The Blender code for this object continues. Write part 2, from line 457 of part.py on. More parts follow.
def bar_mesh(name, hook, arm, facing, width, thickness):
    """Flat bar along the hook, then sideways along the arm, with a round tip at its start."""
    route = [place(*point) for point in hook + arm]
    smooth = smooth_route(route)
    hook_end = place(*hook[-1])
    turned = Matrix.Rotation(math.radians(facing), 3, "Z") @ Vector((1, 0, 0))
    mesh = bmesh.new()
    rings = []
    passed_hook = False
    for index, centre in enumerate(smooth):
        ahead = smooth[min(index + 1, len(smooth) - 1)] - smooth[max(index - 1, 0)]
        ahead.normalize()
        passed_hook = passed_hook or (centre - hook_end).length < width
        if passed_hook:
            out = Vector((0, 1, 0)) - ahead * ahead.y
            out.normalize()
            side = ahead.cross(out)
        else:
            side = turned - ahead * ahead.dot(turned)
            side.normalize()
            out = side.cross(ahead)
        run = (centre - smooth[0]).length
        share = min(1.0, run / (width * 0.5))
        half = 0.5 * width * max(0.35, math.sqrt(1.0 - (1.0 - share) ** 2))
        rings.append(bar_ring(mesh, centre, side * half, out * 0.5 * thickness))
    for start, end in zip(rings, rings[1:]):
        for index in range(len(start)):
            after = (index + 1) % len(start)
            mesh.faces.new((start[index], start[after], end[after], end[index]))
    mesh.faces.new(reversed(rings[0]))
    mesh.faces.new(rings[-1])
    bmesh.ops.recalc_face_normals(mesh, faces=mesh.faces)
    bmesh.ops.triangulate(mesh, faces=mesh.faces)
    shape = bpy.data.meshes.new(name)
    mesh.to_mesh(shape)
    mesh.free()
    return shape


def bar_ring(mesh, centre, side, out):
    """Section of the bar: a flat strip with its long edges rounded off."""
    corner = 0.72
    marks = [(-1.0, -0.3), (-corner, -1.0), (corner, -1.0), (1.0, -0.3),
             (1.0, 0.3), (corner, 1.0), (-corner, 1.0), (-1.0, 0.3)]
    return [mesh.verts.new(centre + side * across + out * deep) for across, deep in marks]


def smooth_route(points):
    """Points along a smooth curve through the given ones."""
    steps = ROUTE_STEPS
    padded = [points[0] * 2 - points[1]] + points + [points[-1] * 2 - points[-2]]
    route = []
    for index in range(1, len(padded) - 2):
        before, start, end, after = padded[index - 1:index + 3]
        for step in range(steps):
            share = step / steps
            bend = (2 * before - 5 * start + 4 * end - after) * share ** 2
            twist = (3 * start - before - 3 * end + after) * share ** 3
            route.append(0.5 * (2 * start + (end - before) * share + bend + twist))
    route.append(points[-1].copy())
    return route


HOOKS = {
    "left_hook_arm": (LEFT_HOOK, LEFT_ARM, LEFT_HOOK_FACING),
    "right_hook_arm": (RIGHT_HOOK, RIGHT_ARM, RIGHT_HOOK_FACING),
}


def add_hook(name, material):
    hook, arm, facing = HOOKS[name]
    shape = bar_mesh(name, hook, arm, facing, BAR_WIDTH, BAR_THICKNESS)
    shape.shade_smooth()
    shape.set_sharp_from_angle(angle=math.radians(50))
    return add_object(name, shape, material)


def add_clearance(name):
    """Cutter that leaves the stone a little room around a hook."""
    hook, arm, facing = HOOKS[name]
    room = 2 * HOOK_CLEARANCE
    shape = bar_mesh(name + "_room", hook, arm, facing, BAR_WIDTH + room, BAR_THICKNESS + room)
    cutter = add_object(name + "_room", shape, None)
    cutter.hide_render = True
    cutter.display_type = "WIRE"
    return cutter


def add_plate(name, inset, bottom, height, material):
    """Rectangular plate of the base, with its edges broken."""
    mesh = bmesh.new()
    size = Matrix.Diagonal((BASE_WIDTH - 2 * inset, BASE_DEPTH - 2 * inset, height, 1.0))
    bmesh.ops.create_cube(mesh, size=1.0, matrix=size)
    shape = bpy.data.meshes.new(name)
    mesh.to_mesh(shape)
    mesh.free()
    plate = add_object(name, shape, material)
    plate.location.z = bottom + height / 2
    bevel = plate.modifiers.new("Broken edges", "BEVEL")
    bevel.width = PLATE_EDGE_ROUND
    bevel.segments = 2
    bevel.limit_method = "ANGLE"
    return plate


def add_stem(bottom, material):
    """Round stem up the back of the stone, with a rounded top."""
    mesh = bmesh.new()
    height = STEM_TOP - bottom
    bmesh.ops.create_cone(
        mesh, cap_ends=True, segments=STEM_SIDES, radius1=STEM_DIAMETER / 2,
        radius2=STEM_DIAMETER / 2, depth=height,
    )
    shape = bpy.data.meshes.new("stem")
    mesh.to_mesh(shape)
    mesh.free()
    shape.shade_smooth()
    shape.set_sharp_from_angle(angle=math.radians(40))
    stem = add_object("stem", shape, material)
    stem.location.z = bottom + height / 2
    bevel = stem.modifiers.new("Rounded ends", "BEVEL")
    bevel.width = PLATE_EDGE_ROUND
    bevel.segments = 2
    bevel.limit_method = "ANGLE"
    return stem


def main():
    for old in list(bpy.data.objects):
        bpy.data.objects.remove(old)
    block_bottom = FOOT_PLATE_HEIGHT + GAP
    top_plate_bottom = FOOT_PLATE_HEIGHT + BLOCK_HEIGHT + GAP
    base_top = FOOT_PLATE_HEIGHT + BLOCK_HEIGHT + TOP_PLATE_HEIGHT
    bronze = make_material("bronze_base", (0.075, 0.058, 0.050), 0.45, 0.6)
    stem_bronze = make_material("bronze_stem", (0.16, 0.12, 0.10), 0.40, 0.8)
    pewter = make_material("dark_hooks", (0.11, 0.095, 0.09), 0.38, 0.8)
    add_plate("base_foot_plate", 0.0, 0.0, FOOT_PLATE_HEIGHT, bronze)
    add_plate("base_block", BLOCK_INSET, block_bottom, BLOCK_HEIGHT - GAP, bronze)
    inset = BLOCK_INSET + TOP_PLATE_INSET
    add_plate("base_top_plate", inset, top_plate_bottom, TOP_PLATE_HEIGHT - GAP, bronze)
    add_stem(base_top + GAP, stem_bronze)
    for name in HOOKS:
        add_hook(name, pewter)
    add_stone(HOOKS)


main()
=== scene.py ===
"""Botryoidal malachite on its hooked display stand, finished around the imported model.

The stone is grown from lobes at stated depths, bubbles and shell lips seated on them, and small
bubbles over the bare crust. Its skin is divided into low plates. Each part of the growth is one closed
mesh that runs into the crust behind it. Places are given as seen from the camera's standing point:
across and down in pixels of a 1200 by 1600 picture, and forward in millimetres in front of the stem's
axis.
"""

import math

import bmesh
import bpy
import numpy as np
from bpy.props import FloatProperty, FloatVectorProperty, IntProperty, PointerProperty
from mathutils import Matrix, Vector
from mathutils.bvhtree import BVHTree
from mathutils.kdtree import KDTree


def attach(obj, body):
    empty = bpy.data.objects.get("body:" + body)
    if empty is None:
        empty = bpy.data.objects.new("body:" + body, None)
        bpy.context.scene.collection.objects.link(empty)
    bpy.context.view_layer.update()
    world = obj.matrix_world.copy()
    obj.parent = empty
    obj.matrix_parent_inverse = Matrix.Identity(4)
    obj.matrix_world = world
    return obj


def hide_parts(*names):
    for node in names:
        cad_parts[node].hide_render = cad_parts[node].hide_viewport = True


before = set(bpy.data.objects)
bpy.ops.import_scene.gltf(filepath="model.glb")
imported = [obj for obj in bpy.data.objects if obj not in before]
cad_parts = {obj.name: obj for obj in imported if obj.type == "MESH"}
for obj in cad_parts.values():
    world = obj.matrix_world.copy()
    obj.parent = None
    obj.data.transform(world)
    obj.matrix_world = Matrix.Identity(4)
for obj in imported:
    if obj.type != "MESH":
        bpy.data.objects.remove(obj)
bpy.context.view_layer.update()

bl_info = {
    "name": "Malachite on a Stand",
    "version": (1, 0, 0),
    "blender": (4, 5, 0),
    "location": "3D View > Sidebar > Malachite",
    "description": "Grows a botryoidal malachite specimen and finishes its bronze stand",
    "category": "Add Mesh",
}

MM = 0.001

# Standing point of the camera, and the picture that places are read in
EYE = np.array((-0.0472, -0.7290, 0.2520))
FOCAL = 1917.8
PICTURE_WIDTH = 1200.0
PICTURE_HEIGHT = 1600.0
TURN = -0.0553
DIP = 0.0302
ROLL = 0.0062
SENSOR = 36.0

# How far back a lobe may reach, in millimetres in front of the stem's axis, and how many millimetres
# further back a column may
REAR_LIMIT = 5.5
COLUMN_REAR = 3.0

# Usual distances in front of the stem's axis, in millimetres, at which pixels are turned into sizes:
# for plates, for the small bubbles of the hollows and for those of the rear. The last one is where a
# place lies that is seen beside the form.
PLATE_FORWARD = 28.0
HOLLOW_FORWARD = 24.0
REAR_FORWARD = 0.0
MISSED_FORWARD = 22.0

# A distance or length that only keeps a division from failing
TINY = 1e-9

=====

# [Stated problem]
In the listing above, locate the line containing "0.09), 0.38, 0.8)" and the line containing "obj.matrix_world = world". Transcribe those two lines and everything between them, exactly as written.

# [Solution to the exercise]
    pewter = make_material("dark_hooks", (0.11, 0.095, 0.09), 0.38, 0.8)
    add_plate("base_foot_plate", 0.0, 0.0, FOOT_PLATE_HEIGHT, bronze)
    add_plate("base_block", BLOCK_INSET, block_bottom, BLOCK_HEIGHT - GAP, bronze)
    inset = BLOCK_INSET + TOP_PLATE_INSET
    add_plate("base_top_plate", inset, top_plate_bottom, TOP_PLATE_HEIGHT - GAP, bronze)
    add_stem(base_top + GAP, stem_bronze)
    for name in HOOKS:
        add_hook(name, pewter)
    add_stone(HOOKS)


main()
=== scene.py ===
"""Botryoidal malachite on its hooked display stand, finished around the imported model.

The stone is grown from lobes at stated depths, bubbles and shell lips seated on them, and small
bubbles over the bare crust. Its skin is divided into low plates. Each part of the growth is one closed
mesh that runs into the crust behind it. Places are given as seen from the camera's standing point:
across and down in pixels of a 1200 by 1600 picture, and forward in millimetres in front of the stem's
axis.
"""

import math

import bmesh
import bpy
import numpy as np
from bpy.props import FloatProperty, FloatVectorProperty, IntProperty, PointerProperty
from mathutils import Matrix, Vector
from mathutils.bvhtree import BVHTree
from mathutils.kdtree import KDTree


def attach(obj, body):
    empty = bpy.data.objects.get("body:" + body)
    if empty is None:
        empty = bpy.data.objects.new("body:" + body, None)
        bpy.context.scene.collection.objects.link(empty)
    bpy.context.view_layer.update()
    world = obj.matrix_world.copy()
    obj.parent = empty
    obj.matrix_parent_inverse = Matrix.Identity(4)
    obj.matrix_world = world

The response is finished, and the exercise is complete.